Menghindari sikap kekeliruan (tasahhul)
dan berlebihan (tasyaddud) dalam meriwayatkan suatu hadis karena adanya
ukuran-ukuran tertentu dalam metodologi kritik matan.
2.
Menghadapi kemungkinan adanya
kesalahan pada diri periwayat.
3.
Menghadapi musuh-musuh Islam yang
memalsukan hadis dengan menggunakan sanad hadis yang shahih, tetapi matan-nya
tidak shahih
4.
Menghadapi kemungkinan terjadinya
kontradiksi antara beberapa periwayat.[9]
Selanjutnya, masih menurutnya, ada beberapa kesulitan dalam melakukan
penelitian terhadap obyek studi kritik matan, yaitu :
1.
Minimnya pembicaraan mengenai kritik
matan dan metodenya.
2.
Terpencar-pencarnya pembahasan
mengenai kritik matan
3.
Kekhawatiran terbuangnya sebuah
hadis.[10]
Jika melihat kembali sosio-historis perkembangan hadis, maka akan ditemukan
banyak problem di seputarnya.
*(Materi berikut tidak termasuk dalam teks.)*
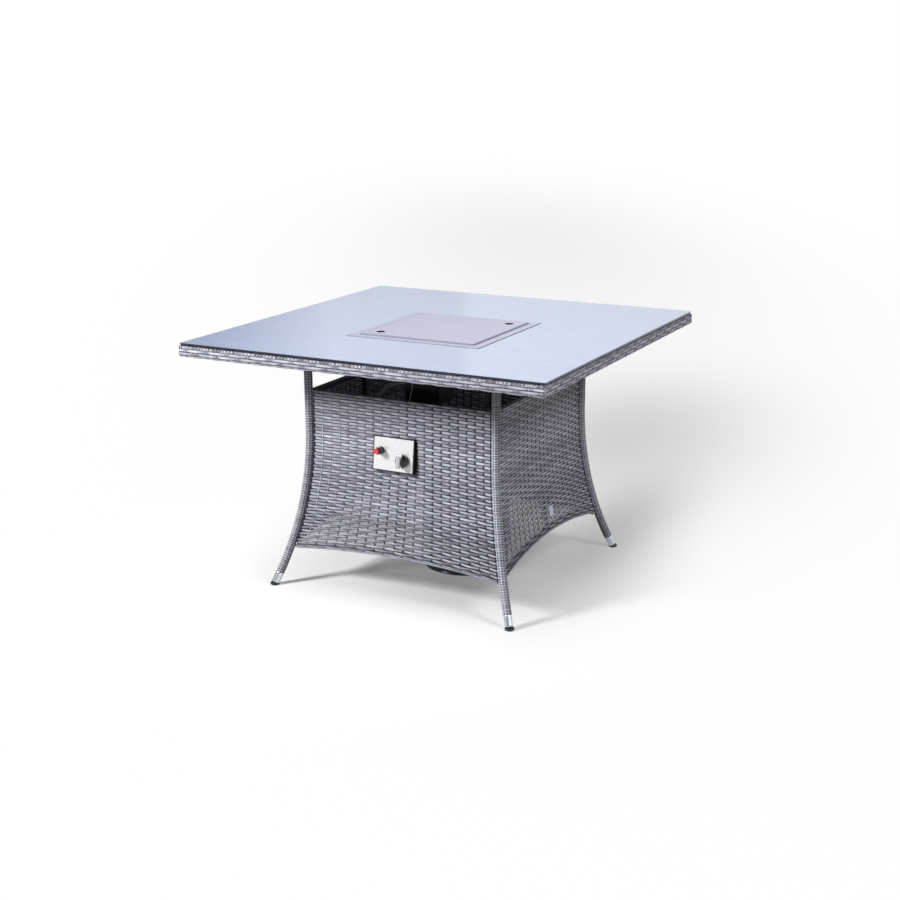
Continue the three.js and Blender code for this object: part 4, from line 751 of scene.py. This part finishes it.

Di antaranya, banyak upaya pemalsuan hadis dan
sebagainya. Hal ini disebabkan oleh beberapa hal, di antaranya adalah
kesenjangan, baik itu untuk menyerang dan menghancurkan Islam, maupun untuk
pembelaan terhadap kepentingan kelompok atau golongan, atau ketidak-sengajaan,
seperti kekeliruan pada diri periwayat, dan lain-lain.[11]
Ulama ahli hadis sepakat bahwa unsur-unsur yang harus dipenuhi oleh suatu anmat
hadis yang berkualitas shalih ada dua macam, yaitu terhindar dari syuzuz
( kejanggalan) dan terhindar dari illat (cacat). Apabila mengacu pada
pengertian hadis sahih yang dikemukakan oleh ulama, sebagaimana
telah disebutkan terdahulu, maka dapat dinyatakan bahwa kaidah mayor bagi
kesahihan matan hadis adalah 1). terhindar dari syuzuz dan 2).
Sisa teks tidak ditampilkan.